2 Maumee sites will offer bargain groceries

BY CARL RYAN
BLADE STAFF WRITER

Starting next month, Maumee will have two sites where groceries can be bought at bargain basement prices.

Cass Road Baptist Church and the Maumee Senior Center will begin selling low-cost food through Angel Food Ministries, a nondenominational organization that has distribution sites in 35 states.

For $30, which must be paid in advance in either food stamps or cash, a box of food items will be available for purchase at the church that would last a family of four about a week.

The items on the March "menu" include top sirloin roast; boneless, skinless chicken breast; breaded chicken breast strips; chicken legs; bologna; ground turkey, and french fries, as well as soup, frozen vegeta-bles, and macaroni and cheese.

The groceries will be sold once a month at the church and senior center, and can be bought by anyone, regardless of his or her income or residency.

Other "specials" can be bought at additional cost. In March, for instance, a five pound box of rib eye steaks sells for $20. Another March special is a 10 pound box of chicken tenders for $18.

The senior center is taking orders now for pickup on March 29. The church will start taking them March 1. The senior center will accept personal checks from booster members and cashier's checks and money orders from the public.

Stefanie Woolford, the senior center's executive director, said the groceries are all high quality.

"I'm ordering it myself. The food is wonderful," she said. "I'm one of those skeptics. What's the catch? So far I haven't seen one."

Ms.
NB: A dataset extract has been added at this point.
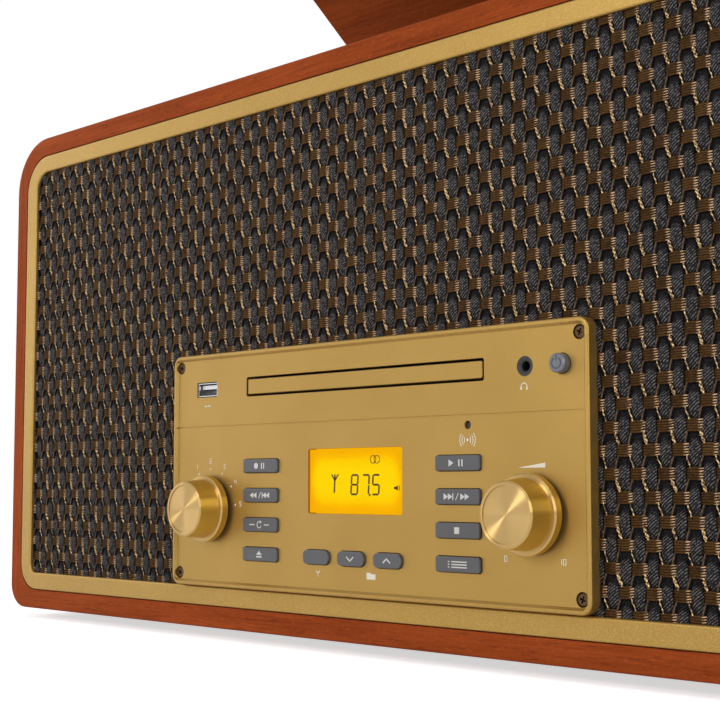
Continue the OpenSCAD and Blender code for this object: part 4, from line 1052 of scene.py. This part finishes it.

Woolford said the Angel Ministries program was requested by some of the center's members who had tried it and were impressed.

"We thought it would be a great service to our seniors, but then we decided to open it to everyone. I think what we're mostly going to see here is seniors, but our center happens to be located close to the South Toledo line, so we may pull in from there," she said.

The church decided to adopt the program while in a "visioning process," explained the Rev. Howard Thompson, its pastor.

"We are sincerely trying to discern what God wants us to do as a church. We feel God wants us to be a blessing to the community. That means using our facility to make a difference in people's lives," Mr. Thompson said. "With gas bills and food prices these days, people need a break. It's reaching into the middle class."

Several groups and churches in Toledo use Angel Food Ministries: Toledo Area Ministries, Central Residents Council, First Apostolic Church, Pilgrim Church, Crosspoint Community Church, and Trinity Church of the Nazarene.

Ms. Woolford and Mr. Thompson said the food sales will be break-even operations for them. Both hope to cover the costs of picking up the food parcels and delivering them to their sites.

Angel Food Ministries is located in Monroe, Ga., and distributes its food to approximately 4,500 "host" sites, according to Bob Boles, its vice president of media and communications.

It can offer food inexpensively by relying on volunteers and not using middlemen.

"We buy directly from food manufacturers like ConAgra [Foods] and Tyson [Foods]. If you look at the way food is normally bought and sold, there are employees and brokers. We use volunteers. It's a wonderful outreach," he explained.